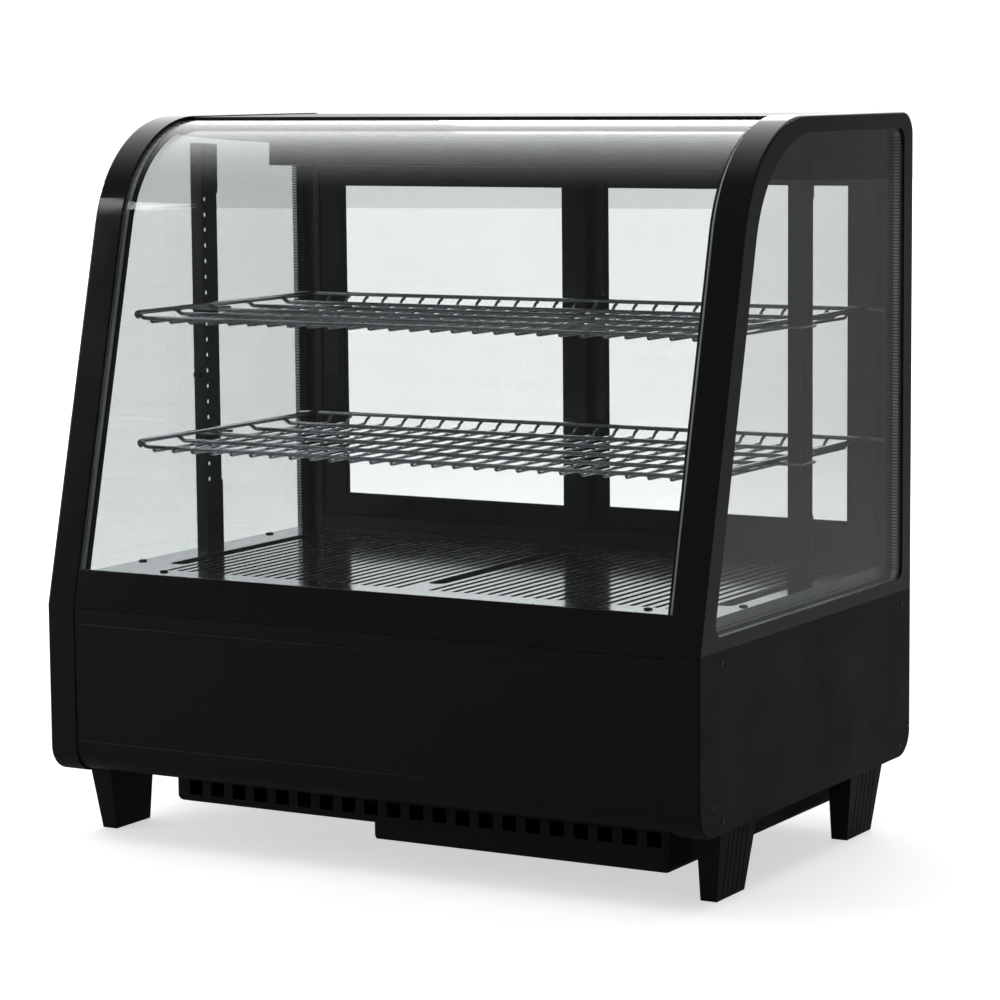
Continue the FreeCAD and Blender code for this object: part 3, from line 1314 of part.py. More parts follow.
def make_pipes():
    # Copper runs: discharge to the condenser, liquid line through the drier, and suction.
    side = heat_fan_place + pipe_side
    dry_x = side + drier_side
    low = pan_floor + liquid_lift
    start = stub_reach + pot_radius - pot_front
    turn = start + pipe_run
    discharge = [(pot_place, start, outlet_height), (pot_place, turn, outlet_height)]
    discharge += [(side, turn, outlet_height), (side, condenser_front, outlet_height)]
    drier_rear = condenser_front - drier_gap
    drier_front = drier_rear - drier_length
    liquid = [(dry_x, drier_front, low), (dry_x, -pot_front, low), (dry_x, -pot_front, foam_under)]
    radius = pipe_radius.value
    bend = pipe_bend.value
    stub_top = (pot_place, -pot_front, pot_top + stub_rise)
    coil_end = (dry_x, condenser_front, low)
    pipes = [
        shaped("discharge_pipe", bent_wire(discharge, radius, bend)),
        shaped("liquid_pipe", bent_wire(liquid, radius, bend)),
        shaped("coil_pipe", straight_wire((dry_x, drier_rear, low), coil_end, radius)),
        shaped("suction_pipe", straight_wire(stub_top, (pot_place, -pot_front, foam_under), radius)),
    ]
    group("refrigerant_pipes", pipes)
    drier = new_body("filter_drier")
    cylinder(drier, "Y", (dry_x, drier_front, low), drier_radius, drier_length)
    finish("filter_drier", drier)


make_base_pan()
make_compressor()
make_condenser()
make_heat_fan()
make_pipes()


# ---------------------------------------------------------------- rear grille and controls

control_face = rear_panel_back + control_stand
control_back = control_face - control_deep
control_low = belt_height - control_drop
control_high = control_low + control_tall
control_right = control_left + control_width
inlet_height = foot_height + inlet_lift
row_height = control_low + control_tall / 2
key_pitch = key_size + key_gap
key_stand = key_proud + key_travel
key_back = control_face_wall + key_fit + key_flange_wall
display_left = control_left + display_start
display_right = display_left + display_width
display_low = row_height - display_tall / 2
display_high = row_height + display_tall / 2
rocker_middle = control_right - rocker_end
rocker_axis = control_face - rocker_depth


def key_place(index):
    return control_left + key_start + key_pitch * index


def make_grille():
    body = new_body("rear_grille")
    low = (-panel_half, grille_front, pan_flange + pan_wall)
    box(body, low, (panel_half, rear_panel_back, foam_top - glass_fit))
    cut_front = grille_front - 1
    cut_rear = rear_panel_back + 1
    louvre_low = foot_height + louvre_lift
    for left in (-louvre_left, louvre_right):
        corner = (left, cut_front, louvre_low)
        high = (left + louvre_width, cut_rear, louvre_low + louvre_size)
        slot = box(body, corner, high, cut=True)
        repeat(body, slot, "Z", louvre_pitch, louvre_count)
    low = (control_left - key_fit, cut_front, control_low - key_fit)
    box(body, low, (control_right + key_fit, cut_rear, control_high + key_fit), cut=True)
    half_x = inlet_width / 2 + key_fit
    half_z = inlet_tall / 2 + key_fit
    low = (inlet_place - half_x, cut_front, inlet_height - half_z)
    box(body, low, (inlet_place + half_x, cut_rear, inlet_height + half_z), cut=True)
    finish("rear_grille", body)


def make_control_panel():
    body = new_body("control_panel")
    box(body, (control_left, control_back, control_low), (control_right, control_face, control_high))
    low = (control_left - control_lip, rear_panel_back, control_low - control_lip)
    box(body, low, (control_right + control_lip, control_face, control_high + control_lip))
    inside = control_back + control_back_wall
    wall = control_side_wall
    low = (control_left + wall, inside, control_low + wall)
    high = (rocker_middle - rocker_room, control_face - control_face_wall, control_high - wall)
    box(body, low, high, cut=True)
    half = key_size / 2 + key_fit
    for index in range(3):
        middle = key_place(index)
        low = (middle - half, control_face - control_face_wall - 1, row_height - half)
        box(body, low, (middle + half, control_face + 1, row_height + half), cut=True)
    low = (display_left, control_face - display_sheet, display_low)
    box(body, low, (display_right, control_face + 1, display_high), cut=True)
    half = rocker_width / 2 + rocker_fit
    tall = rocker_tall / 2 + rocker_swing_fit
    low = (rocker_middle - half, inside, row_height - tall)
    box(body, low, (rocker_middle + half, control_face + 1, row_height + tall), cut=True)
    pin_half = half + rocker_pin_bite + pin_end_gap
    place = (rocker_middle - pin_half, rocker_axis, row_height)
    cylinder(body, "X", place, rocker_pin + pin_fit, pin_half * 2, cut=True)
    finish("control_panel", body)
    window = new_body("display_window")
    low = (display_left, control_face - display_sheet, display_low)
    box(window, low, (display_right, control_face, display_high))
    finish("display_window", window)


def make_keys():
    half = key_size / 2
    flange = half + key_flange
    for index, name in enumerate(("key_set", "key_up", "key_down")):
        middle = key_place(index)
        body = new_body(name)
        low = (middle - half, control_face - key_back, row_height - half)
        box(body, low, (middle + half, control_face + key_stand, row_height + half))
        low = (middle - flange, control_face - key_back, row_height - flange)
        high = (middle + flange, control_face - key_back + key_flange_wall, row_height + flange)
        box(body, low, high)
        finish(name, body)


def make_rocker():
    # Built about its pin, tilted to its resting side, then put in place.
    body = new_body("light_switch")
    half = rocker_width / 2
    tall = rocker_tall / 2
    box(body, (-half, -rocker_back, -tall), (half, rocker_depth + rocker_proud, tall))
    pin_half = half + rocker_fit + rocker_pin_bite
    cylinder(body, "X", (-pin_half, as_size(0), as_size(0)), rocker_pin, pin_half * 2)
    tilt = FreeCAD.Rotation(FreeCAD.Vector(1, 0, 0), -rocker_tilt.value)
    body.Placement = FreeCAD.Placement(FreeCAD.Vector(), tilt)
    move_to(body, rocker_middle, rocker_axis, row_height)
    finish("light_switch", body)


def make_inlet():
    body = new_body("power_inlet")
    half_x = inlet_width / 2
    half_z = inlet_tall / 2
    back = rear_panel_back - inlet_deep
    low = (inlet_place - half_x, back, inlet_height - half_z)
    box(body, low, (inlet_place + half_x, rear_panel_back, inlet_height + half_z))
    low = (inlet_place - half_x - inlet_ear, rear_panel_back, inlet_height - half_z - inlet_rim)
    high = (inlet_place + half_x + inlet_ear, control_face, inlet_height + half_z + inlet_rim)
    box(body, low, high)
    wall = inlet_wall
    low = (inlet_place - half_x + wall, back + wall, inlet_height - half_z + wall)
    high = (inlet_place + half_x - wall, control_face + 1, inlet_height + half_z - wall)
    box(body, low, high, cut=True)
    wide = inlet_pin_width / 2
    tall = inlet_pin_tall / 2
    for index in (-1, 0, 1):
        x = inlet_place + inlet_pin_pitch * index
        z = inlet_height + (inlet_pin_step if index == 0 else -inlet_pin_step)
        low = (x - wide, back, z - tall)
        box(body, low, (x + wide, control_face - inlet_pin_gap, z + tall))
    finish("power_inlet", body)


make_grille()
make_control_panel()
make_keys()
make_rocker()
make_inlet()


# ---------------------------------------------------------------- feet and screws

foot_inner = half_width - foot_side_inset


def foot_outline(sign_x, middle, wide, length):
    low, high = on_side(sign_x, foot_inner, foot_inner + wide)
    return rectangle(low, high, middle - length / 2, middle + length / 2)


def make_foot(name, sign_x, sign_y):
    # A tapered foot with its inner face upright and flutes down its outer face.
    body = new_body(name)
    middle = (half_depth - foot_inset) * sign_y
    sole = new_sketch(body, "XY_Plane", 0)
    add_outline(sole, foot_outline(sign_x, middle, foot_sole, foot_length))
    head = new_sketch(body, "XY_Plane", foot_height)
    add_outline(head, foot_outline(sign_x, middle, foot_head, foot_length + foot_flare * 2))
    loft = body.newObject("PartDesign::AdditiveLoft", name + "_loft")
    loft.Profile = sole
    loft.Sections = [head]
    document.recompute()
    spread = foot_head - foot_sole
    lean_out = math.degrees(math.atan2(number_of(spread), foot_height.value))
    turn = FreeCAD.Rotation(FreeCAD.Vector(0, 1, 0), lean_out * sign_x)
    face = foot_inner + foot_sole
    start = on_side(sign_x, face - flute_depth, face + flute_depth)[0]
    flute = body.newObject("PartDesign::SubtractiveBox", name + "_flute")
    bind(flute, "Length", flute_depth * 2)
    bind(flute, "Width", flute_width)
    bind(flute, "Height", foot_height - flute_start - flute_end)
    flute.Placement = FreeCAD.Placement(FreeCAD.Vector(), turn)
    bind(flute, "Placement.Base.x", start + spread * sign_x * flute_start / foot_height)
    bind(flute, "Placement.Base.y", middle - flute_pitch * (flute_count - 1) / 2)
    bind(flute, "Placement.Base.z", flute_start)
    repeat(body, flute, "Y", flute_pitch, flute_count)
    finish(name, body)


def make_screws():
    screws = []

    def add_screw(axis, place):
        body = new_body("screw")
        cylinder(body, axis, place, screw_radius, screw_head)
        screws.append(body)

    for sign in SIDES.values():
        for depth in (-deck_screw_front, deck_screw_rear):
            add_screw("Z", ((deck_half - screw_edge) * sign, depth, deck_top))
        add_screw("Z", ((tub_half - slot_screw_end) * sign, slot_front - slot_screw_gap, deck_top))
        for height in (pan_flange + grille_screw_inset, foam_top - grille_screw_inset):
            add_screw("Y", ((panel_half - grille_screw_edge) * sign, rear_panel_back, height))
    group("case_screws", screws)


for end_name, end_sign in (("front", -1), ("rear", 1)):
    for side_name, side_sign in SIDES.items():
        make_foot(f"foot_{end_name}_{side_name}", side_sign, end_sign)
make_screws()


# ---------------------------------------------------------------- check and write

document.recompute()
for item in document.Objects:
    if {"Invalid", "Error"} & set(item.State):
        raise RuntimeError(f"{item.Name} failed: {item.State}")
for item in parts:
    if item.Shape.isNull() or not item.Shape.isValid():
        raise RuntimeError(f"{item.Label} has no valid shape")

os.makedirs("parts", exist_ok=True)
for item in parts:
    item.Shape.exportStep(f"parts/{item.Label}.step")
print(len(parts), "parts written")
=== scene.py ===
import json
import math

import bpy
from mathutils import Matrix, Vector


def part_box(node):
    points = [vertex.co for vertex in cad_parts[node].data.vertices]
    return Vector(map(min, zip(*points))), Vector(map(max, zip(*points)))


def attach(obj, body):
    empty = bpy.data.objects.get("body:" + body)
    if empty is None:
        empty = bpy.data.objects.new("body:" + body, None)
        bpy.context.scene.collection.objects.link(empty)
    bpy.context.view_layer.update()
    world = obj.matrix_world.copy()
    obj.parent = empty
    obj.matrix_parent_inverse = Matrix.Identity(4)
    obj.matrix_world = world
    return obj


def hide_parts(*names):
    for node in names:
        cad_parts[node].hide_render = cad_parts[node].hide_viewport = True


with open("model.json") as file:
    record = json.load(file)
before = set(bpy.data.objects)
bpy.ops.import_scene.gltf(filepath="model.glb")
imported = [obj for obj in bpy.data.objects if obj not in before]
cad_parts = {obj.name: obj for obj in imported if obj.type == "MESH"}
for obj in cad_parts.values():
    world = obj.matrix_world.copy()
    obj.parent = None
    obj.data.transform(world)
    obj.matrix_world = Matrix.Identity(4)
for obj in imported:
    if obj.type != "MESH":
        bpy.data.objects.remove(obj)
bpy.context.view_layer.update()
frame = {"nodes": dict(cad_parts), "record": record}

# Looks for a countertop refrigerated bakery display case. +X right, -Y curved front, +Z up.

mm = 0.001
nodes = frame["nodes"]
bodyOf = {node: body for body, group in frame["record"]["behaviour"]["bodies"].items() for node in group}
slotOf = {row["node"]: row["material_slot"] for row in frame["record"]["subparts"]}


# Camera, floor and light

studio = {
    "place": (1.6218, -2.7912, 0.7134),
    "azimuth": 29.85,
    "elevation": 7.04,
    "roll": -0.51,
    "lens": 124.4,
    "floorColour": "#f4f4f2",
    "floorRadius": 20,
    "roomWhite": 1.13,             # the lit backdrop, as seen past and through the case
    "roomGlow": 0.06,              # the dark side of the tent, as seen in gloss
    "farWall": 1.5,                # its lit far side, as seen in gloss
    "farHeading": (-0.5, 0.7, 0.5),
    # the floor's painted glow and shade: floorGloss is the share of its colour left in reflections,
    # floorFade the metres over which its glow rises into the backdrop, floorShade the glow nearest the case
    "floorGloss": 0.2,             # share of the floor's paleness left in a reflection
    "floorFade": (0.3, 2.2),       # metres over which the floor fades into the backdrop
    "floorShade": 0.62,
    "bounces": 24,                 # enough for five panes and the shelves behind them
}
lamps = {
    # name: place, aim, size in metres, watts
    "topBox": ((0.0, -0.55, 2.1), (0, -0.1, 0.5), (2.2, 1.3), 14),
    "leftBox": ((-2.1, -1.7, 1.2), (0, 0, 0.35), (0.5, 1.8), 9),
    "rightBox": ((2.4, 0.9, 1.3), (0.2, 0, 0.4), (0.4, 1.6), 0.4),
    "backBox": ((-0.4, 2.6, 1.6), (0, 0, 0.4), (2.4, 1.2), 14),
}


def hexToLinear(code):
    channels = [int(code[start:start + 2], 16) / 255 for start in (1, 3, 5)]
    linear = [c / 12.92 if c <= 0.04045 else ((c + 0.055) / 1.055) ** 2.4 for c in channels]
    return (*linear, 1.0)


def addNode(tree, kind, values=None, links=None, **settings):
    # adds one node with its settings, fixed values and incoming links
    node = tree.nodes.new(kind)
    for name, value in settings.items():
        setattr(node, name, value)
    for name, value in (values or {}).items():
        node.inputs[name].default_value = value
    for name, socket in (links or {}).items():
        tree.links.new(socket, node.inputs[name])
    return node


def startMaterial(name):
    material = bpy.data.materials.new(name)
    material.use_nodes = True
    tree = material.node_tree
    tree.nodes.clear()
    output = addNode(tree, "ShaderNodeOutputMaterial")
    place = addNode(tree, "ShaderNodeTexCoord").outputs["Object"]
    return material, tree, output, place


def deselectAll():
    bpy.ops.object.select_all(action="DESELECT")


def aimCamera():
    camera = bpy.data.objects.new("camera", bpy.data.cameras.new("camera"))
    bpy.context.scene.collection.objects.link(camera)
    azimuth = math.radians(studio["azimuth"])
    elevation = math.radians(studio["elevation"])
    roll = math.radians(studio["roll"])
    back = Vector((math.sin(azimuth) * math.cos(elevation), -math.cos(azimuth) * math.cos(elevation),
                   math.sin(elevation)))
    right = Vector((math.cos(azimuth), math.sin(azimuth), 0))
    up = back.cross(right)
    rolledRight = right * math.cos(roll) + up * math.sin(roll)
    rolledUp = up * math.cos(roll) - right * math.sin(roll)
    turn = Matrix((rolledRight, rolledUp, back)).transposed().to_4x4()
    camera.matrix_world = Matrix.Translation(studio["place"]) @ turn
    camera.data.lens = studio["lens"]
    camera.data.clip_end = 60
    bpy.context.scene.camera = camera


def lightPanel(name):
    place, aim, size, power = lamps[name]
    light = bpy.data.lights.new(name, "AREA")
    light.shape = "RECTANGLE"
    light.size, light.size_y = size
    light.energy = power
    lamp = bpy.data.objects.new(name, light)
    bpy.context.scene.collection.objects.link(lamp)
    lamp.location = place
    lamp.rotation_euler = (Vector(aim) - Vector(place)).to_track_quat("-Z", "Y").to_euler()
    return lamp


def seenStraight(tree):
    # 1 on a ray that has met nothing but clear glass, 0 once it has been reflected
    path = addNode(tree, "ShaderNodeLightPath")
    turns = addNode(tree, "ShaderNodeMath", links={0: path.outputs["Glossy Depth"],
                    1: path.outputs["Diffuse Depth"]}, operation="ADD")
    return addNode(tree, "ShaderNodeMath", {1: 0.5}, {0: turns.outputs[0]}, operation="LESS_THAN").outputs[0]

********

PROBLEM DESCRIPTION – Repeat these lines exactly and nothing more: the one containing "for end_name, end_sign", the one containing "obj.data.transform(world)", and all the lines between.

CORRECT RESPONSE –
for end_name, end_sign in (("front", -1), ("rear", 1)):
    for side_name, side_sign in SIDES.items():
        make_foot(f"foot_{end_name}_{side_name}", side_sign, end_sign)
make_screws()


# ---------------------------------------------------------------- check and write

document.recompute()
for item in document.Objects:
    if {"Invalid", "Error"} & set(item.State):
        raise RuntimeError(f"{item.Name} failed: {item.State}")
for item in parts:
    if item.Shape.isNull() or not item.Shape.isValid():
        raise RuntimeError(f"{item.Label} has no valid shape")

os.makedirs("parts", exist_ok=True)
for item in parts:
    item.Shape.exportStep(f"parts/{item.Label}.step")
print(len(parts), "parts written")
=== scene.py ===
import json
import math

import bpy
from mathutils import Matrix, Vector


def part_box(node):
    points = [vertex.co for vertex in cad_parts[node].data.vertices]
    return Vector(map(min, zip(*points))), Vector(map(max, zip(*points)))


def attach(obj, body):
    empty = bpy.data.objects.get("body:" + body)
    if empty is None:
        empty = bpy.data.objects.new("body:" + body, None)
        bpy.context.scene.collection.objects.link(empty)
    bpy.context.view_layer.update()
    world = obj.matrix_world.copy()
    obj.parent = empty
    obj.matrix_parent_inverse = Matrix.Identity(4)
    obj.matrix_world = world
    return obj


def hide_parts(*names):
    for node in names:
        cad_parts[node].hide_render = cad_parts[node].hide_viewport = True


with open("model.json") as file:
    record = json.load(file)
before = set(bpy.data.objects)
bpy.ops.import_scene.gltf(filepath="model.glb")
imported = [obj for obj in bpy.data.objects if obj not in before]
cad_parts = {obj.name: obj for obj in imported if obj.type == "MESH"}
for obj in cad_parts.values():
    world = obj.matrix_world.copy()
    obj.parent = None
    obj.data.transform(world)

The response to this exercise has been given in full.